Scan the listing below and copy every line holding "that".

§ **Source data**
* START *

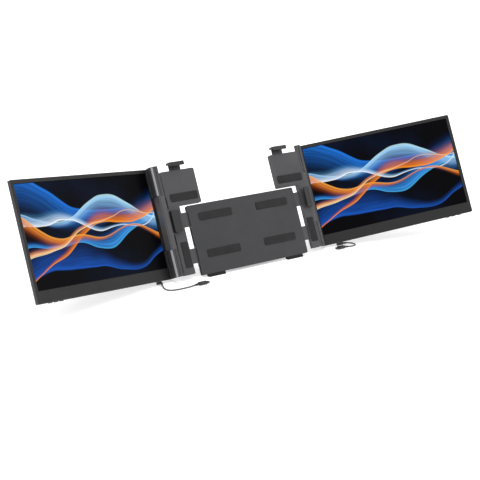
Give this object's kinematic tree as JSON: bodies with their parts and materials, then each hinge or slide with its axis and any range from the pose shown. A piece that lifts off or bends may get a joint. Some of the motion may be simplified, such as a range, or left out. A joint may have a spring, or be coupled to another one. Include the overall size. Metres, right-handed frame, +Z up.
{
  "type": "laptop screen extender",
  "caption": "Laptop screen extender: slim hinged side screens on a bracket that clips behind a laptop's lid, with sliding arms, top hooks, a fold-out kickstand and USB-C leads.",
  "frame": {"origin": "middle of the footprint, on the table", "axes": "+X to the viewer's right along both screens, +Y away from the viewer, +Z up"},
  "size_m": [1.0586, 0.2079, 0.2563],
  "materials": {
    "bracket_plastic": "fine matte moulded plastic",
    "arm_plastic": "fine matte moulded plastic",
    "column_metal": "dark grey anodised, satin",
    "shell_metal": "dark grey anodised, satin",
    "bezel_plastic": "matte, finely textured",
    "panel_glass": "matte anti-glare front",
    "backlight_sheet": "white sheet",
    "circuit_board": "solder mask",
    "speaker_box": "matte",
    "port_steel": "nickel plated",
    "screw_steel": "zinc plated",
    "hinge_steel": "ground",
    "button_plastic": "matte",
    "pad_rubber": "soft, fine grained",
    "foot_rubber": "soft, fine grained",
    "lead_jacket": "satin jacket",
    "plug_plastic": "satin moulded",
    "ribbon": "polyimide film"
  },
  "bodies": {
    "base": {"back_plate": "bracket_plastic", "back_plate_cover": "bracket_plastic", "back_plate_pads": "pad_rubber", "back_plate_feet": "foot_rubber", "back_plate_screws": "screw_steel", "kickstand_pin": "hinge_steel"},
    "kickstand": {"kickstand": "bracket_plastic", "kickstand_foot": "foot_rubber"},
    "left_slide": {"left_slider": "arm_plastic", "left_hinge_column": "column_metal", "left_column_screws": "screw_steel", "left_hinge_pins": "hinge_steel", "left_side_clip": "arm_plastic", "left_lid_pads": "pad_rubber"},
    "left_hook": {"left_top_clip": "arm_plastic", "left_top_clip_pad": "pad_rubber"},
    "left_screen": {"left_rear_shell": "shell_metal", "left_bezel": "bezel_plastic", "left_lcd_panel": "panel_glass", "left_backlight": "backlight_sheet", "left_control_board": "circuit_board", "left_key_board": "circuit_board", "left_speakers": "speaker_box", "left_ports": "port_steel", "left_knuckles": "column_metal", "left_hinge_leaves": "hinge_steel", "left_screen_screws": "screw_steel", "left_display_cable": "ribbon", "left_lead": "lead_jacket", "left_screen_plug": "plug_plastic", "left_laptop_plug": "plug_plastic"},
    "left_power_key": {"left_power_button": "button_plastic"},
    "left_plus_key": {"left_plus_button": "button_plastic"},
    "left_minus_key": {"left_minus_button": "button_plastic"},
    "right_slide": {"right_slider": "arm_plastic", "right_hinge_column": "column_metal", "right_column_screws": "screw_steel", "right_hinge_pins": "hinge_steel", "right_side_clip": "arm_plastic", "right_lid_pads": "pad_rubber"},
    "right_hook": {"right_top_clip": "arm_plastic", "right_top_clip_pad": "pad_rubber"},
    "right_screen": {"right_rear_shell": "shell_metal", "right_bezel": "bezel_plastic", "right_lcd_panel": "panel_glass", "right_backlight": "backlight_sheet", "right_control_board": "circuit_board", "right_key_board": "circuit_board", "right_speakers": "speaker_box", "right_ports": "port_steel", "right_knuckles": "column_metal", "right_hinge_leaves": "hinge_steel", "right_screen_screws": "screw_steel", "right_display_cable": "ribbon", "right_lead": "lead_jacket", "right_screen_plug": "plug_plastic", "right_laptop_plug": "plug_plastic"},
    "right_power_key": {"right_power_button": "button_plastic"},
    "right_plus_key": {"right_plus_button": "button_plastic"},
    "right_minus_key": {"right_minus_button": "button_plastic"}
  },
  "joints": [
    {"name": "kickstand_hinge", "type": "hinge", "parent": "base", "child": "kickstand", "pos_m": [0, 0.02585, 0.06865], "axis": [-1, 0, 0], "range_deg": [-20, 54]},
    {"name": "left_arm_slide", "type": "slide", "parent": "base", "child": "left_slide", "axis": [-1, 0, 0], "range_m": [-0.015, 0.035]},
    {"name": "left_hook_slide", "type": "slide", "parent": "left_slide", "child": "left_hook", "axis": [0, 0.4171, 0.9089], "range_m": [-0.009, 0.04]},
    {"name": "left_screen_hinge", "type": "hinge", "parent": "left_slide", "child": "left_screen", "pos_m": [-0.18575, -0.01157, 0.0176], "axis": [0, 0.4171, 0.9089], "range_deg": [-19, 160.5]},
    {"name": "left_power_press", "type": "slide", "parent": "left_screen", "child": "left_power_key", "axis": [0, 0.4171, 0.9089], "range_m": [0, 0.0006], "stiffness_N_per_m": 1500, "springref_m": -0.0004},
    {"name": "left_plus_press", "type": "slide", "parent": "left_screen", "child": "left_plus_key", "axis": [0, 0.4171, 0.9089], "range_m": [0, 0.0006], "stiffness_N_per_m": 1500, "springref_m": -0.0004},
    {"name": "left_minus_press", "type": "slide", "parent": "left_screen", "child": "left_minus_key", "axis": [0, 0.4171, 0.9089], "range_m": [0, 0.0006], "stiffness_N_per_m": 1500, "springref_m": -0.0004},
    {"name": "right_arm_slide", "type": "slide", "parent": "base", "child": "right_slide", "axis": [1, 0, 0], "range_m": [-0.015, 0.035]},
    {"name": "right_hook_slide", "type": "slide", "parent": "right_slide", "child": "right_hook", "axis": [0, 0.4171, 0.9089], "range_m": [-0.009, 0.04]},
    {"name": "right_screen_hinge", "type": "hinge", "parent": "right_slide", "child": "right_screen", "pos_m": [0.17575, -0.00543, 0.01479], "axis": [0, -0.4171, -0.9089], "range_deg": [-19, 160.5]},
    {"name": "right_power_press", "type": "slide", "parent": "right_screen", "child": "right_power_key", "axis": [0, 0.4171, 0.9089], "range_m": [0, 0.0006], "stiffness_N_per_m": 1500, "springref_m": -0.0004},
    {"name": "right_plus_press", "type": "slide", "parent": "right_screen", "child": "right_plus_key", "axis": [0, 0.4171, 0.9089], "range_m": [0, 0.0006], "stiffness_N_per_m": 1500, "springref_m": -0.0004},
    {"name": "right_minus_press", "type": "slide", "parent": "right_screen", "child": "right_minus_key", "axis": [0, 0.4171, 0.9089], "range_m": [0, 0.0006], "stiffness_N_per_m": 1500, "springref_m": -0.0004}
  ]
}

* END *

§ **Correct response**
Give this object's kinematic tree as JSON: bodies with their parts and materials, then each hinge or slide with its axis and any range from the pose shown. A piece that lifts off or bends may get a joint. Some of the motion may be simplified, such as a range, or left out. A joint may have a spring, or be coupled to another one. Include the overall size. Metres, right-handed frame, +Z up.
  "caption": "Laptop screen extender: slim hinged side screens on a bracket that clips behind a laptop's lid, with sliding arms, top hooks, a fold-out kickstand and USB-C leads.",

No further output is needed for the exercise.